__Work required__: Write the material out again exactly.

__Given information__:

***

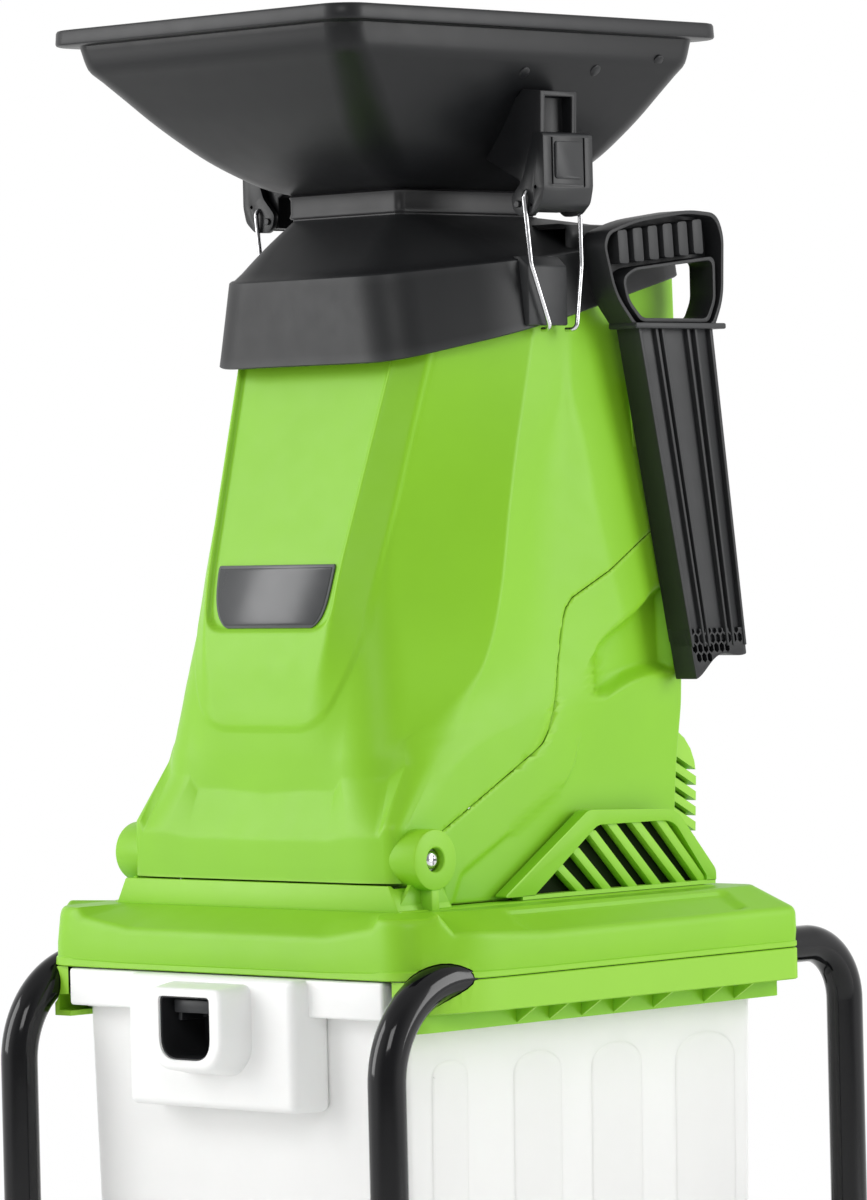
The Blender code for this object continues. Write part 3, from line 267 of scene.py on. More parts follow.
def swept(name, path, r, n=20):
    """A round bar along a path of close points."""
    pts = [Vector(p) for p in path]
    rings, u = [], None
    for i, p in enumerate(pts):
        d = (pts[min(i + 1, len(pts) - 1)] - pts[max(i - 1, 0)]).normalized()
        u = axes_of(d)[0] if u is None else (u - d * u.dot(d)).normalized()
        v = d.cross(u)
        rings.append([p + (u * math.cos(2 * math.pi * k / n) + v * math.sin(2 * math.pi * k / n)) * r
                      for k in range(n)])
    return loft(name, rings)


def combine(target, tool, operation):
    mod = target.modifiers.new("bool", "BOOLEAN")
    mod.operation, mod.solver, mod.object = operation, "EXACT", tool
    bpy.context.view_layer.update()
    result = bpy.data.meshes.new_from_object(target.evaluated_get(bpy.context.evaluated_depsgraph_get()))
    target.modifiers.clear()
    target.data = result
    bpy.data.objects.remove(tool)
    return target


def cut(target, *tools):
    for tool in tools:
        combine(target, tool, "DIFFERENCE")
    return target


def join(target, *tools):
    for tool in tools:
        combine(target, tool, "UNION")
    return target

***

__Result of the task__:
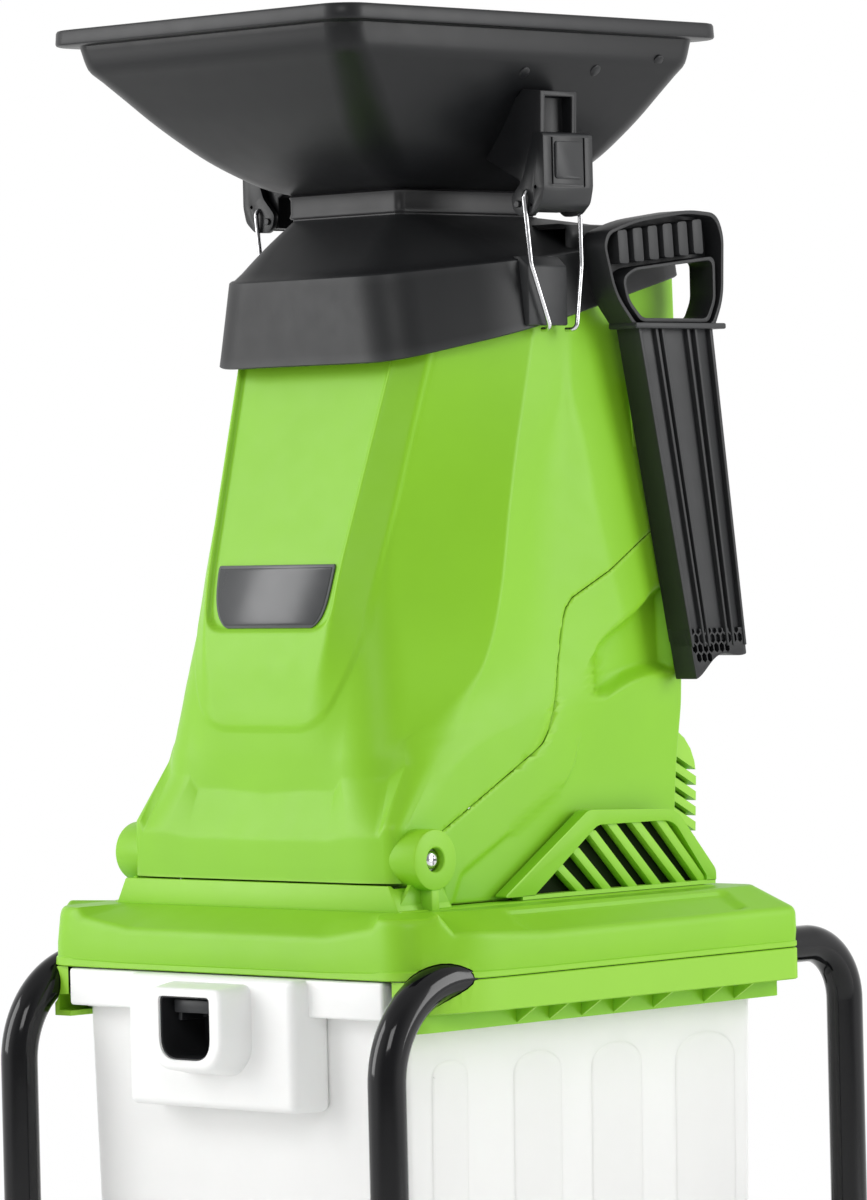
The Blender code for this object continues. Write part 3, from line 267 of scene.py on. More parts follow.
def swept(name, path, r, n=20):
    """A round bar along a path of close points."""
    pts = [Vector(p) for p in path]
    rings, u = [], None
    for i, p in enumerate(pts):
        d = (pts[min(i + 1, len(pts) - 1)] - pts[max(i - 1, 0)]).normalized()
        u = axes_of(d)[0] if u is None else (u - d * u.dot(d)).normalized()
        v = d.cross(u)
        rings.append([p + (u * math.cos(2 * math.pi * k / n) + v * math.sin(2 * math.pi * k / n)) * r
                      for k in range(n)])
    return loft(name, rings)


def combine(target, tool, operation):
    mod = target.modifiers.new("bool", "BOOLEAN")
    mod.operation, mod.solver, mod.object = operation, "EXACT", tool
    bpy.context.view_layer.update()
    result = bpy.data.meshes.new_from_object(target.evaluated_get(bpy.context.evaluated_depsgraph_get()))
    target.modifiers.clear()
    target.data = result
    bpy.data.objects.remove(tool)
    return target


def cut(target, *tools):
    for tool in tools:
        combine(target, tool, "DIFFERENCE")
    return target


def join(target, *tools):
    for tool in tools:
        combine(target, tool, "UNION")
    return target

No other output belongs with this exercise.